*Dataset excerpts*
○ ○ ○

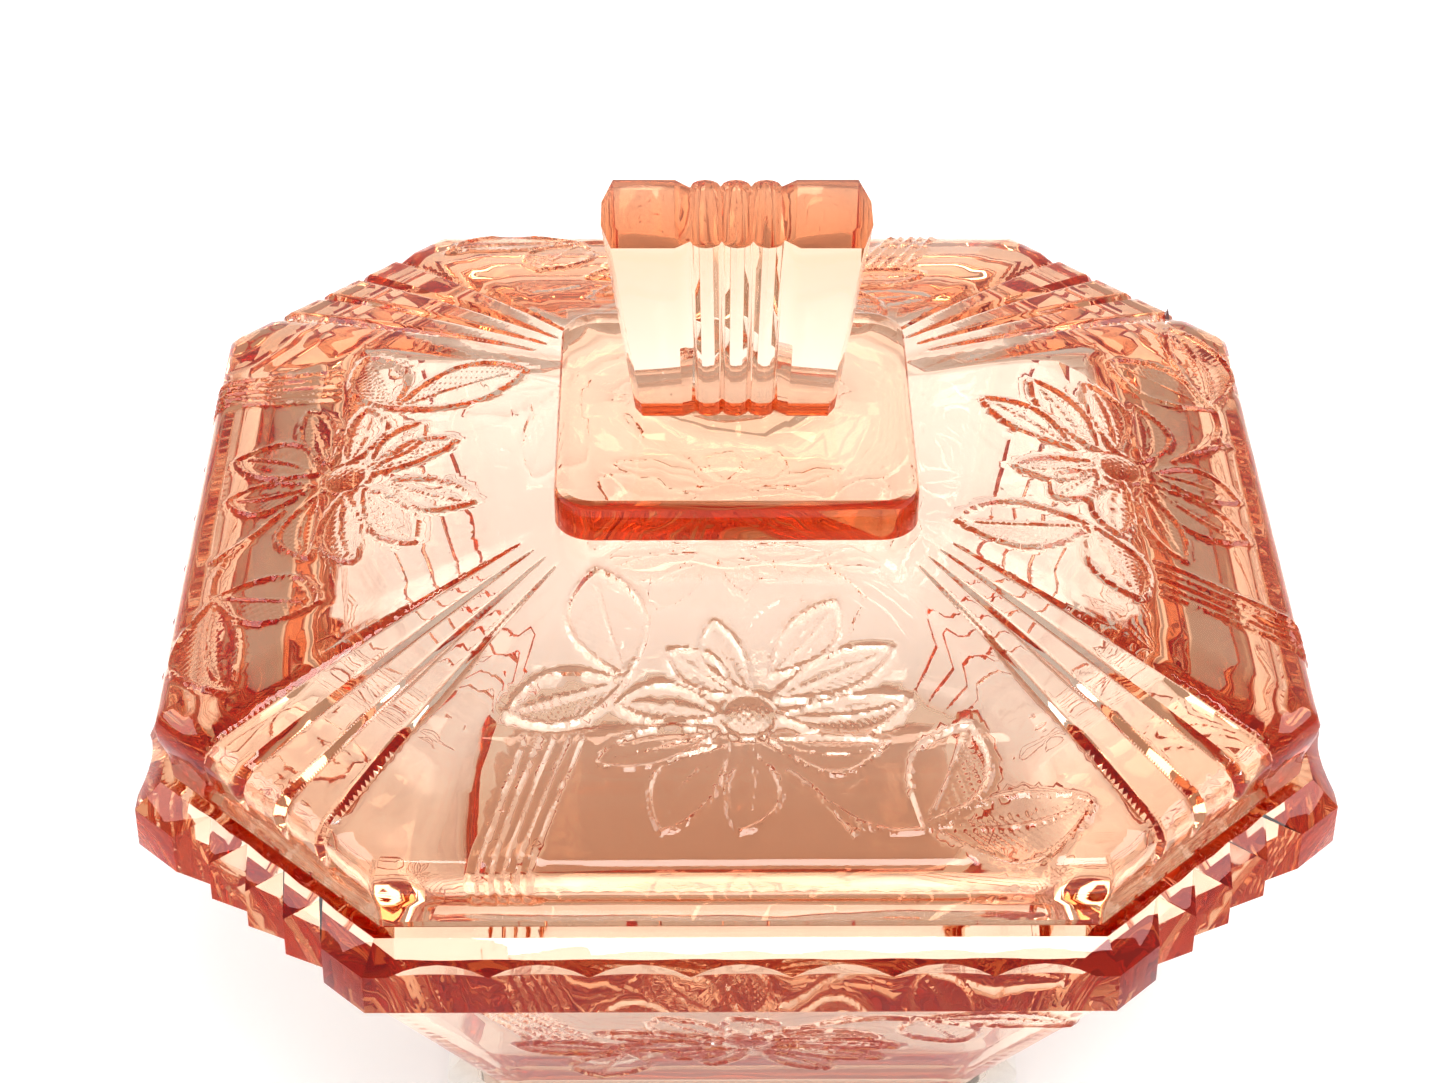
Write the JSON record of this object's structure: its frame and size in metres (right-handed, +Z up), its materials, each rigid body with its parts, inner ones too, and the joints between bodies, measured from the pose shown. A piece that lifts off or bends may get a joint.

○ ○ ○

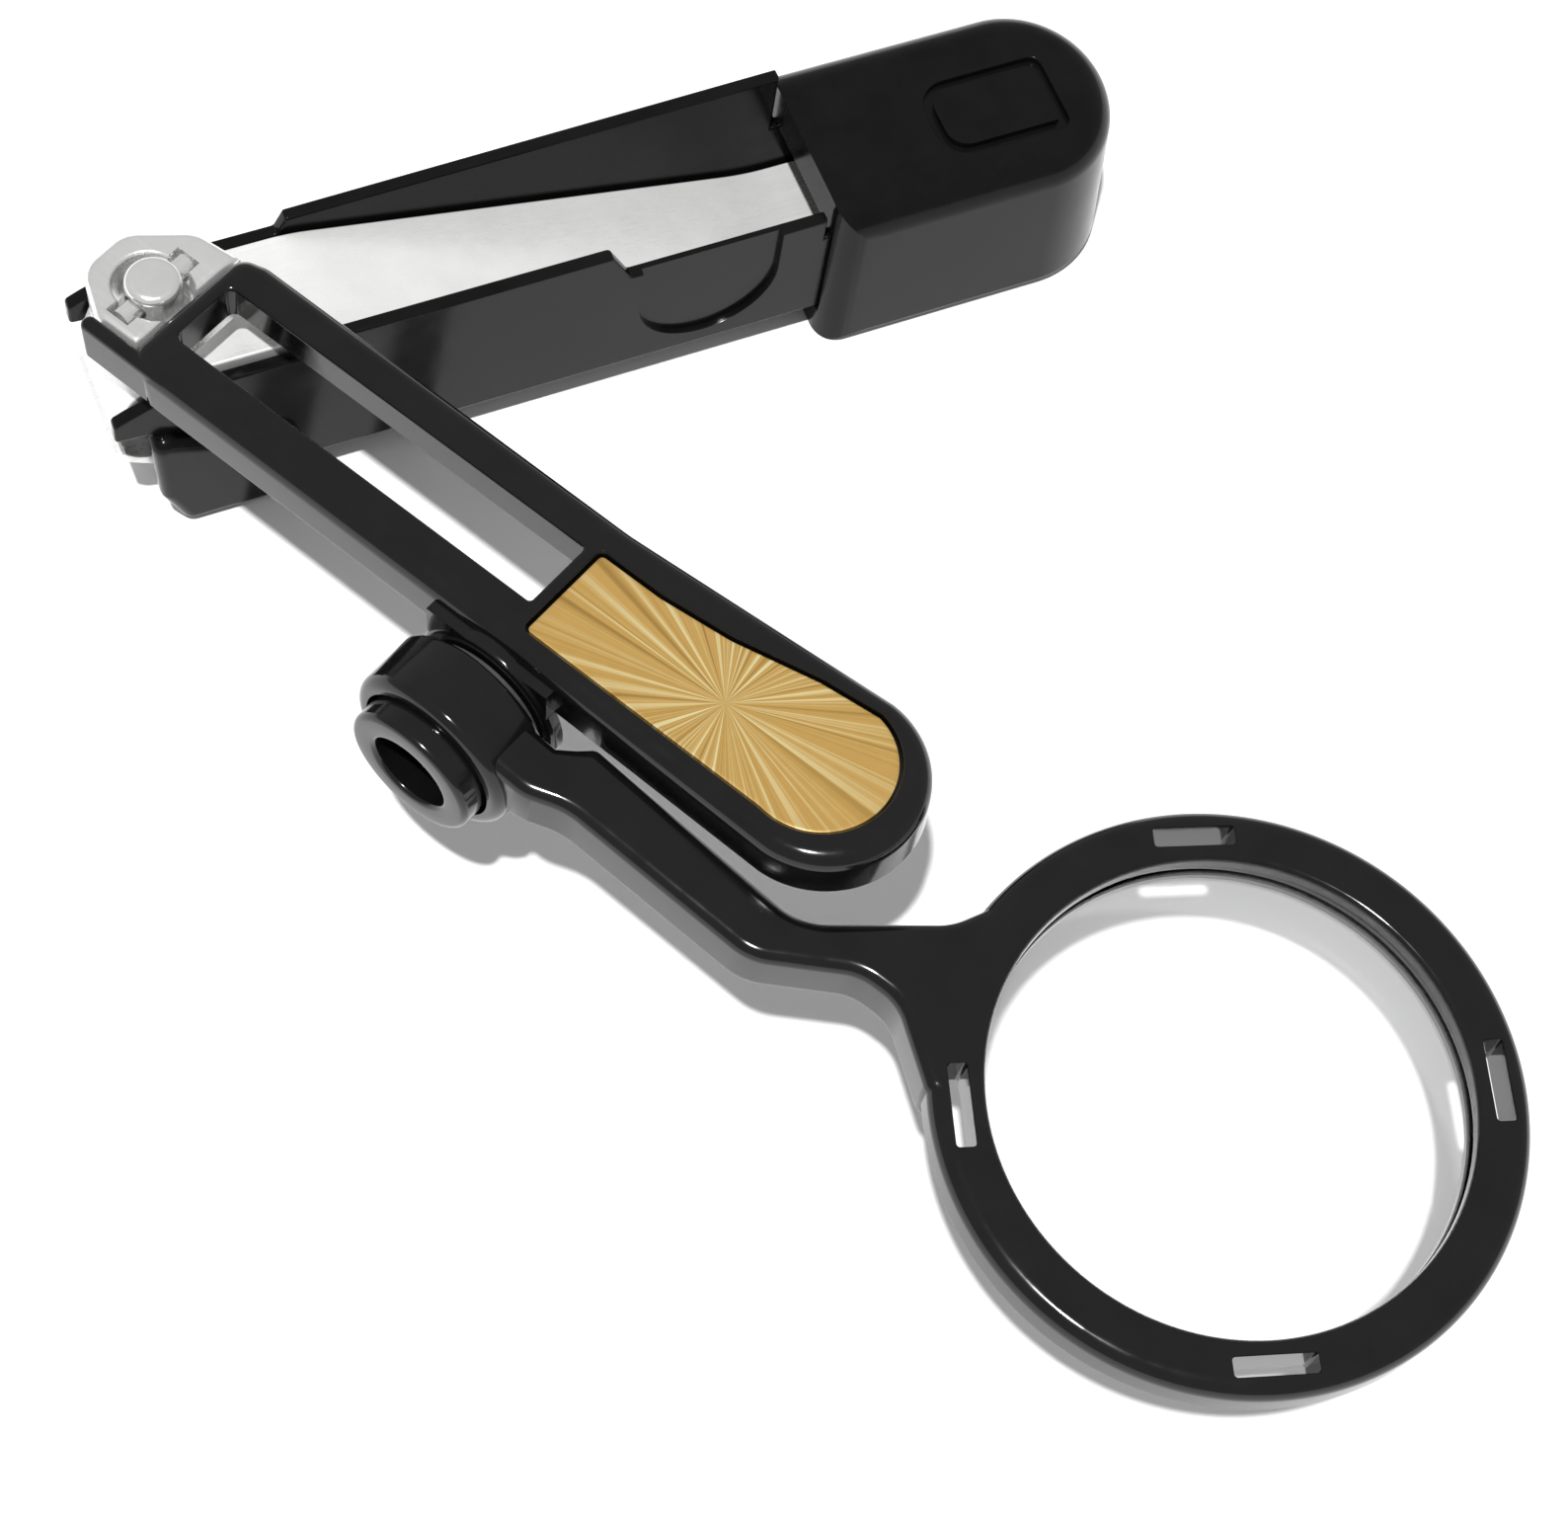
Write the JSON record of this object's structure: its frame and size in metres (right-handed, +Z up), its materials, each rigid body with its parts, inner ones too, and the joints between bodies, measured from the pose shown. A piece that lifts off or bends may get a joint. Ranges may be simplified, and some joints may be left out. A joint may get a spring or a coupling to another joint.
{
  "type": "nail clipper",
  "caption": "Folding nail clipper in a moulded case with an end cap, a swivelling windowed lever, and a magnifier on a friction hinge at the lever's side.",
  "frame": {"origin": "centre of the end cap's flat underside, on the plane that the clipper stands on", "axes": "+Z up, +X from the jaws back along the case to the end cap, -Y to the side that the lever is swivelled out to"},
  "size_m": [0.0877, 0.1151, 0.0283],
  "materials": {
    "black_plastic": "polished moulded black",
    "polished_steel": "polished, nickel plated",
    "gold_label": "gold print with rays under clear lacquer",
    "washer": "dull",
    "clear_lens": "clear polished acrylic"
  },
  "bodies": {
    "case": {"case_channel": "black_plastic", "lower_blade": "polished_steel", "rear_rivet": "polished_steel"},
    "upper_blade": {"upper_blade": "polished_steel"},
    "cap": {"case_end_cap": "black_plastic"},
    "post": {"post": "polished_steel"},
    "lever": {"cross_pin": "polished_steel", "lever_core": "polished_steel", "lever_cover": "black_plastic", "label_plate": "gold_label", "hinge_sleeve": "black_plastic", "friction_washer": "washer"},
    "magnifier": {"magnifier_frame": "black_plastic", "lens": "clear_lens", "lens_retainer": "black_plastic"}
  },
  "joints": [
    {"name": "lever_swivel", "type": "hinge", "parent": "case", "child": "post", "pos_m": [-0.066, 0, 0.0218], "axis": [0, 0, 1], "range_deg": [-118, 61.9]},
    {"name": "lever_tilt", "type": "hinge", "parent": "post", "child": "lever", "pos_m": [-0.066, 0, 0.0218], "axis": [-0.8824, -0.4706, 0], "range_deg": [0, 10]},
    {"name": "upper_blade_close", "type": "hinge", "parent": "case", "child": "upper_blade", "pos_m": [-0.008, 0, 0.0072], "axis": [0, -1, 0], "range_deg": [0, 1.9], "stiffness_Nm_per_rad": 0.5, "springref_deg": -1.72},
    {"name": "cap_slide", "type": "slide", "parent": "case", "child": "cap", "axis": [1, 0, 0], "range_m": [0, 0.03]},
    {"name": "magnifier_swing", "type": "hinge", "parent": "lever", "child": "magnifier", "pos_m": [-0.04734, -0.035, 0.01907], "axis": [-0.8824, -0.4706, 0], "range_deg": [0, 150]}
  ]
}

○ ○ ○

Gather each line of the records holding the string "with".

*Exercise result*
Write the JSON record of this object's structure: its frame and size in metres (right-handed, +Z up), its materials, each rigid body with its parts, inner ones too, and the joints between bodies, measured from the pose shown. A piece that lifts off or bends may get a joint.
Write the JSON record of this object's structure: its frame and size in metres (right-handed, +Z up), its materials, each rigid body with its parts, inner ones too, and the joints between bodies, measured from the pose shown. A piece that lifts off or bends may get a joint. Ranges may be simplified, and some joints may be left out. A joint may get a spring or a coupling to another joint.
  "caption": "Folding nail clipper in a moulded case with an end cap, a swivelling windowed lever, and a magnifier on a friction hinge at the lever's side.",
    "gold_label": "gold print with rays under clear lacquer",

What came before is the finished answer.